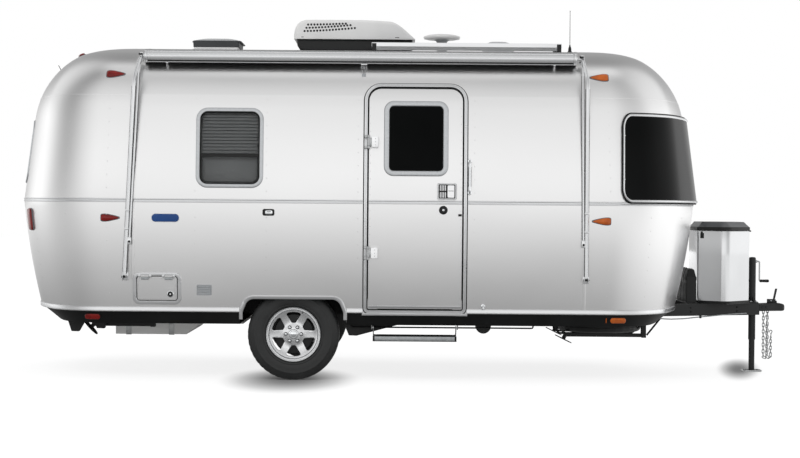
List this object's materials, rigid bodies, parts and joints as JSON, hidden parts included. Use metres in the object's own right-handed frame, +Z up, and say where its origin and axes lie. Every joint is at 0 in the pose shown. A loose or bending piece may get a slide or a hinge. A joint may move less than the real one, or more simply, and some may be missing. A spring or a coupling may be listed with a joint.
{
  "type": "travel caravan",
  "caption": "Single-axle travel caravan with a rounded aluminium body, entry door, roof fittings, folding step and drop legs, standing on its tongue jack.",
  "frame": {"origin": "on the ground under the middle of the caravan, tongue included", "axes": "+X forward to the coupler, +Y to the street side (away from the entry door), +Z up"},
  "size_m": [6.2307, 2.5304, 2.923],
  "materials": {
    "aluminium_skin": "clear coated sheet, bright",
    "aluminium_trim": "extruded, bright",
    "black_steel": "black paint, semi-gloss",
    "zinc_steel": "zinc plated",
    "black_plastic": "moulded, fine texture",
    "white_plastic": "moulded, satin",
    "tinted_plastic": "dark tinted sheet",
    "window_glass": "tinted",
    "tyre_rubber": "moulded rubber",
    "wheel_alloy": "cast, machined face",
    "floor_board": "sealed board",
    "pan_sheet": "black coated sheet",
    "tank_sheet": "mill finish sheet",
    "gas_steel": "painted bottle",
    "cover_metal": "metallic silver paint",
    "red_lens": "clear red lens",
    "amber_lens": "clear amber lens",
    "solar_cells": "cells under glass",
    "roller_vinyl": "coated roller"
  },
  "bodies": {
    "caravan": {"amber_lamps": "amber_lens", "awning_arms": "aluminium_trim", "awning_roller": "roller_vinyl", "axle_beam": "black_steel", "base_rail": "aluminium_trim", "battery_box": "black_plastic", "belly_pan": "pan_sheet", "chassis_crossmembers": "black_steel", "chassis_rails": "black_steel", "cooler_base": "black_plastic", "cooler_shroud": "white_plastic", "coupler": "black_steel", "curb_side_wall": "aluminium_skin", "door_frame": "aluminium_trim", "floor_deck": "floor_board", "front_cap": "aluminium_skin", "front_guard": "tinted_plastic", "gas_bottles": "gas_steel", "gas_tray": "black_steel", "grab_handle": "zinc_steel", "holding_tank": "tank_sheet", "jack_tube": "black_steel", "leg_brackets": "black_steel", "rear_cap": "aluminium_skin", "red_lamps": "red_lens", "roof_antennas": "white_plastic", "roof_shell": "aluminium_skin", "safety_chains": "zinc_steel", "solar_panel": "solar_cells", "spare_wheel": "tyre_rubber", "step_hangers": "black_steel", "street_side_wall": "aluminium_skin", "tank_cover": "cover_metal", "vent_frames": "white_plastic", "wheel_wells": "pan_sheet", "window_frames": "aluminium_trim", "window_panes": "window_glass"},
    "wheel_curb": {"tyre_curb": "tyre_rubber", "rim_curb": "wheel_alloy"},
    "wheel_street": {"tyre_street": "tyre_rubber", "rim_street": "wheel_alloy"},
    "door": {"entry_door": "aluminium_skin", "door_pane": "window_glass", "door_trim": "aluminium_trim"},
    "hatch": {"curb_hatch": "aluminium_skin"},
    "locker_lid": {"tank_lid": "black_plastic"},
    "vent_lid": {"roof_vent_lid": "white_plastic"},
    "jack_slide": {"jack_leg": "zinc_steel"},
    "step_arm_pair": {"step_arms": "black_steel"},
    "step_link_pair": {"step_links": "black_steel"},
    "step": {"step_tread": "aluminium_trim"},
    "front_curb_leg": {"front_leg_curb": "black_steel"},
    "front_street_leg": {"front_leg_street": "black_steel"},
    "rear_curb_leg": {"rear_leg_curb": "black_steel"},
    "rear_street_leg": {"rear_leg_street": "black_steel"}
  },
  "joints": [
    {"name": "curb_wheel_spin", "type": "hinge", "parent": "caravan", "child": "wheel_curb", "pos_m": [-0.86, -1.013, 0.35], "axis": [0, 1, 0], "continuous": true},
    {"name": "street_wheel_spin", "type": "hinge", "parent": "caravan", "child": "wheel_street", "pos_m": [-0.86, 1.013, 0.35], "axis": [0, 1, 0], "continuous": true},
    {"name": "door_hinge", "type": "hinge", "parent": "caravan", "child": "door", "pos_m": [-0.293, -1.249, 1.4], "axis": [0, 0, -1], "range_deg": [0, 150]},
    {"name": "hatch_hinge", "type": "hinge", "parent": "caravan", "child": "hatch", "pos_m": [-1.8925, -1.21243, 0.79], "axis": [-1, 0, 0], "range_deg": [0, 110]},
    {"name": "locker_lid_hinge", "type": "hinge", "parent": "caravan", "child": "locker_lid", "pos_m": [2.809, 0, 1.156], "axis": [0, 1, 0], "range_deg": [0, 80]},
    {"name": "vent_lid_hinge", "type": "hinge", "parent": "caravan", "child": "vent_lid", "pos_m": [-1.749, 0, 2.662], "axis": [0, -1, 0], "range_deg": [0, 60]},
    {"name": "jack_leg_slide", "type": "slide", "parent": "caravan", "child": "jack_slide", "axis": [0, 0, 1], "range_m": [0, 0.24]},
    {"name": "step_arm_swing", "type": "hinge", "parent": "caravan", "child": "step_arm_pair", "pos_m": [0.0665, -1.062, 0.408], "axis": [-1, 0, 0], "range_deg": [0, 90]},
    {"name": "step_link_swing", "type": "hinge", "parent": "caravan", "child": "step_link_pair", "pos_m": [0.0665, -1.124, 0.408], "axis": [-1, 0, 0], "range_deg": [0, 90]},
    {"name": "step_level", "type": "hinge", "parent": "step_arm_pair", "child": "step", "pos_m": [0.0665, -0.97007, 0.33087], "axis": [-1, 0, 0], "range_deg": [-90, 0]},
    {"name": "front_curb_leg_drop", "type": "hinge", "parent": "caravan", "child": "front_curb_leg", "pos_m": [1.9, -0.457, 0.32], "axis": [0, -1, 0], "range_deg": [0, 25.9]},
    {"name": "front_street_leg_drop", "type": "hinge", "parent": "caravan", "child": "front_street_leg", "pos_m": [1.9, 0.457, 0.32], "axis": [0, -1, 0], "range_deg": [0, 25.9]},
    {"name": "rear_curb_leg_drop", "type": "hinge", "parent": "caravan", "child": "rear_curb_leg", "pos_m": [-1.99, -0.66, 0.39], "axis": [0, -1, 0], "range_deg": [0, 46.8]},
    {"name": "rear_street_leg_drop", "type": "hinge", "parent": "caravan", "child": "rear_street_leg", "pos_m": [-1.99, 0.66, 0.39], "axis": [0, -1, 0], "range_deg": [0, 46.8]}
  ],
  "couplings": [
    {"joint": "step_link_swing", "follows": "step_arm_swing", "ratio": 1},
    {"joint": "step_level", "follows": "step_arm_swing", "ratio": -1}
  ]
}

_ _ _ _

#### [INSTRUCTIONS TO FOLLOW]
Reproduce the listing above verbatim, from first line to last.

#### [SOLUTION]
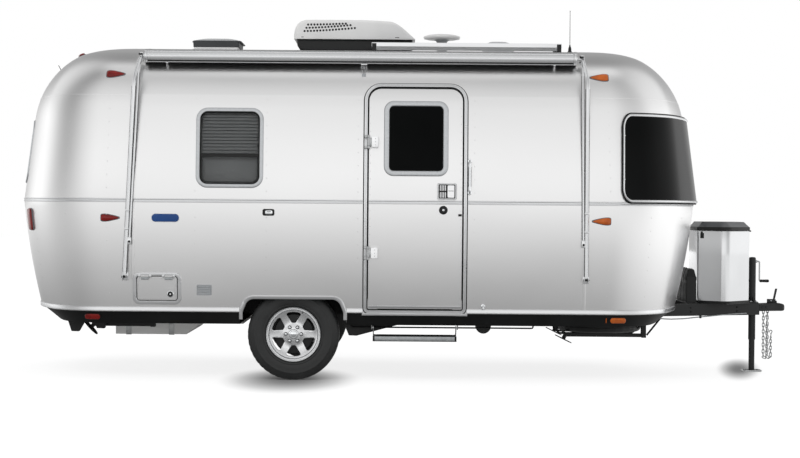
List this object's materials, rigid bodies, parts and joints as JSON, hidden parts included. Use metres in the object's own right-handed frame, +Z up, and say where its origin and axes lie. Every joint is at 0 in the pose shown. A loose or bending piece may get a slide or a hinge. A joint may move less than the real one, or more simply, and some may be missing. A spring or a coupling may be listed with a joint.
{
  "type": "travel caravan",
  "caption": "Single-axle travel caravan with a rounded aluminium body, entry door, roof fittings, folding step and drop legs, standing on its tongue jack.",
  "frame": {"origin": "on the ground under the middle of the caravan, tongue included", "axes": "+X forward to the coupler, +Y to the street side (away from the entry door), +Z up"},
  "size_m": [6.2307, 2.5304, 2.923],
  "materials": {
    "aluminium_skin": "clear coated sheet, bright",
    "aluminium_trim": "extruded, bright",
    "black_steel": "black paint, semi-gloss",
    "zinc_steel": "zinc plated",
    "black_plastic": "moulded, fine texture",
    "white_plastic": "moulded, satin",
    "tinted_plastic": "dark tinted sheet",
    "window_glass": "tinted",
    "tyre_rubber": "moulded rubber",
    "wheel_alloy": "cast, machined face",
    "floor_board": "sealed board",
    "pan_sheet": "black coated sheet",
    "tank_sheet": "mill finish sheet",
    "gas_steel": "painted bottle",
    "cover_metal": "metallic silver paint",
    "red_lens": "clear red lens",
    "amber_lens": "clear amber lens",
    "solar_cells": "cells under glass",
    "roller_vinyl": "coated roller"
  },
  "bodies": {
    "caravan": {"amber_lamps": "amber_lens", "awning_arms": "aluminium_trim", "awning_roller": "roller_vinyl", "axle_beam": "black_steel", "base_rail": "aluminium_trim", "battery_box": "black_plastic", "belly_pan": "pan_sheet", "chassis_crossmembers": "black_steel", "chassis_rails": "black_steel", "cooler_base": "black_plastic", "cooler_shroud": "white_plastic", "coupler": "black_steel", "curb_side_wall": "aluminium_skin", "door_frame": "aluminium_trim", "floor_deck": "floor_board", "front_cap": "aluminium_skin", "front_guard": "tinted_plastic", "gas_bottles": "gas_steel", "gas_tray": "black_steel", "grab_handle": "zinc_steel", "holding_tank": "tank_sheet", "jack_tube": "black_steel", "leg_brackets": "black_steel", "rear_cap": "aluminium_skin", "red_lamps": "red_lens", "roof_antennas": "white_plastic", "roof_shell": "aluminium_skin", "safety_chains": "zinc_steel", "solar_panel": "solar_cells", "spare_wheel": "tyre_rubber", "step_hangers": "black_steel", "street_side_wall": "aluminium_skin", "tank_cover": "cover_metal", "vent_frames": "white_plastic", "wheel_wells": "pan_sheet", "window_frames": "aluminium_trim", "window_panes": "window_glass"},
    "wheel_curb": {"tyre_curb": "tyre_rubber", "rim_curb": "wheel_alloy"},
    "wheel_street": {"tyre_street": "tyre_rubber", "rim_street": "wheel_alloy"},
    "door": {"entry_door": "aluminium_skin", "door_pane": "window_glass", "door_trim": "aluminium_trim"},
    "hatch": {"curb_hatch": "aluminium_skin"},
    "locker_lid": {"tank_lid": "black_plastic"},
    "vent_lid": {"roof_vent_lid": "white_plastic"},
    "jack_slide": {"jack_leg": "zinc_steel"},
    "step_arm_pair": {"step_arms": "black_steel"},
    "step_link_pair": {"step_links": "black_steel"},
    "step": {"step_tread": "aluminium_trim"},
    "front_curb_leg": {"front_leg_curb": "black_steel"},
    "front_street_leg": {"front_leg_street": "black_steel"},
    "rear_curb_leg": {"rear_leg_curb": "black_steel"},
    "rear_street_leg": {"rear_leg_street": "black_steel"}
  },
  "joints": [
    {"name": "curb_wheel_spin", "type": "hinge", "parent": "caravan", "child": "wheel_curb", "pos_m": [-0.86, -1.013, 0.35], "axis": [0, 1, 0], "continuous": true},
    {"name": "street_wheel_spin", "type": "hinge", "parent": "caravan", "child": "wheel_street", "pos_m": [-0.86, 1.013, 0.35], "axis": [0, 1, 0], "continuous": true},
    {"name": "door_hinge", "type": "hinge", "parent": "caravan", "child": "door", "pos_m": [-0.293, -1.249, 1.4], "axis": [0, 0, -1], "range_deg": [0, 150]},
    {"name": "hatch_hinge", "type": "hinge", "parent": "caravan", "child": "hatch", "pos_m": [-1.8925, -1.21243, 0.79], "axis": [-1, 0, 0], "range_deg": [0, 110]},
    {"name": "locker_lid_hinge", "type": "hinge", "parent": "caravan", "child": "locker_lid", "pos_m": [2.809, 0, 1.156], "axis": [0, 1, 0], "range_deg": [0, 80]},
    {"name": "vent_lid_hinge", "type": "hinge", "parent": "caravan", "child": "vent_lid", "pos_m": [-1.749, 0, 2.662], "axis": [0, -1, 0], "range_deg": [0, 60]},
    {"name": "jack_leg_slide", "type": "slide", "parent": "caravan", "child": "jack_slide", "axis": [0, 0, 1], "range_m": [0, 0.24]},
    {"name": "step_arm_swing", "type": "hinge", "parent": "caravan", "child": "step_arm_pair", "pos_m": [0.0665, -1.062, 0.408], "axis": [-1, 0, 0], "range_deg": [0, 90]},
    {"name": "step_link_swing", "type": "hinge", "parent": "caravan", "child": "step_link_pair", "pos_m": [0.0665, -1.124, 0.408], "axis": [-1, 0, 0], "range_deg": [0, 90]},
    {"name": "step_level", "type": "hinge", "parent": "step_arm_pair", "child": "step", "pos_m": [0.0665, -0.97007, 0.33087], "axis": [-1, 0, 0], "range_deg": [-90, 0]},
    {"name": "front_curb_leg_drop", "type": "hinge", "parent": "caravan", "child": "front_curb_leg", "pos_m": [1.9, -0.457, 0.32], "axis": [0, -1, 0], "range_deg": [0, 25.9]},
    {"name": "front_street_leg_drop", "type": "hinge", "parent": "caravan", "child": "front_street_leg", "pos_m": [1.9, 0.457, 0.32], "axis": [0, -1, 0], "range_deg": [0, 25.9]},
    {"name": "rear_curb_leg_drop", "type": "hinge", "parent": "caravan", "child": "rear_curb_leg", "pos_m": [-1.99, -0.66, 0.39], "axis": [0, -1, 0], "range_deg": [0, 46.8]},
    {"name": "rear_street_leg_drop", "type": "hinge", "parent": "caravan", "child": "rear_street_leg", "pos_m": [-1.99, 0.66, 0.39], "axis": [0, -1, 0], "range_deg": [0, 46.8]}
  ],
  "couplings": [
    {"joint": "step_link_swing", "follows": "step_arm_swing", "ratio": 1},
    {"joint": "step_level", "follows": "step_arm_swing", "ratio": -1}
  ]
}